*On Saturday, thousands … mostly black men … and women gathered on the National Mall to celebrate the 20th anniversary of the Million Man March and call for policing reforms and changes in black communities.

Nation of Islam leader Louis Farrakhan, who spearheaded the original march, lead the anniversary gathering at the Capitol called the “Justice or Else” march.

On the lawn outside of the Capitol, Farrakhan said people must appreciate and love themselves more. He especially extended this message to women.

“You should never call another woman a bitch,” the Chicago-based minister said. “Get that word out of our language.”

He also touched on the issue of abortion. He told women that they have the right to decide what happens with their bodies, “but it would be so tragic if the next Sitting Bull was aborted,” or if Malcolm X, Martin Luther King or Jesus “was flushed away.”

Farrakhan said his own mother tried to abort him three times unsuccessfully. He also urged people to stop using limiting labels to describe themselves.

“If I ask you your nationality, you’ll point to some little spot on the map that you think defines you … ‘I’m from Georgia’ – well good for you. ‘I’m from Jamaica, mon,’ ” he said, drawing chuckles from the crowd. “You are defined by the nature in which you were created.”


Attention is also focused on the deaths of unarmed black men since the shootings of 17-year-old Trayvon Martin in 2012 in Florida and 18-year-old Michael Brown in 2014 in Ferguson, Missouri. Deaths of unarmed black males at the hands of law enforcement officers have inspired protests under the “Black Lives Matter” moniker around the country.

The original march on Oct. 16, 1995, brought hundreds of thousands to Washington to pledge to improve their lives, their families and their communities. Women, whites and other minorities were not invited to the original march, but organizers say that’s not the case this weekend.

The National Park Service estimated the attendance at the original march to be around 400,000, but subsequent counts by private organizations put the number at 800,000 or higher. The National Park Service has refused to give crowd estimates on Mall activities since.

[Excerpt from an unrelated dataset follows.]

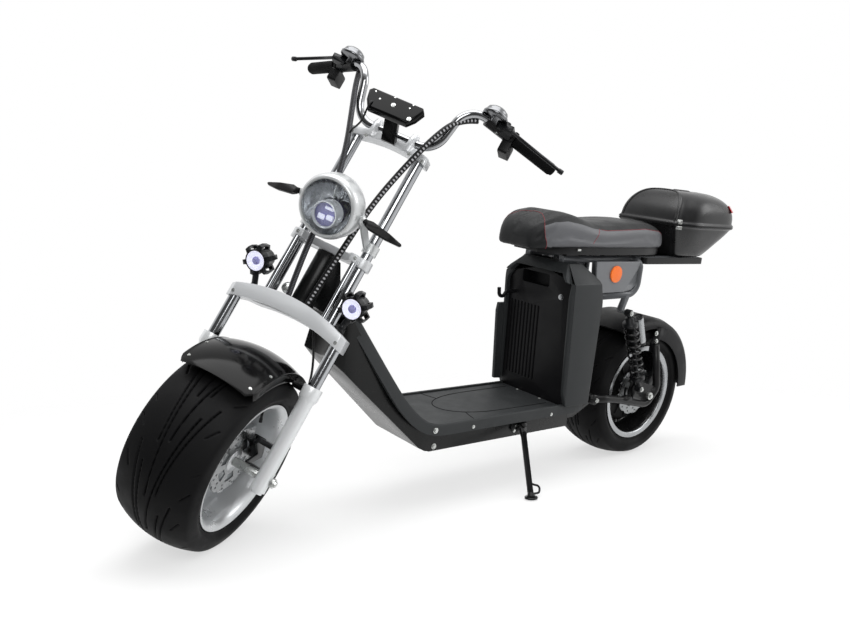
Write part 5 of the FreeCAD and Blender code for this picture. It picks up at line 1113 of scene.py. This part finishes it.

President Barack Obama, who attended the first Million Man March, will be in California on Saturday.

Life has improved in some way for African-American men since the original march, but not in others. For example:

—The unemployment rate for African-American men in October 1995 was 8.1 percent, according to the Bureau of Labor Statistics. In September it was 8.9 percent.

—In 1995, 73.4 percent of African-American men had high school degrees. In 2004, 84.3 percent did, according to the Census Bureau.

—Law enforcement agencies made 3.5 million arrests of blacks in 1994, which was 30.9 percent of all arrests, the FBI said. (By comparison, they made 7.6 million arrests of whites that year, which was 66 percent of all arrests.) By 2013, the latest available data, African-American arrests had decreased to 2.5 million, 28 percent of all arrests.

Also today, anti-Muslim protesters plan to demonstrate at mosques around the nation.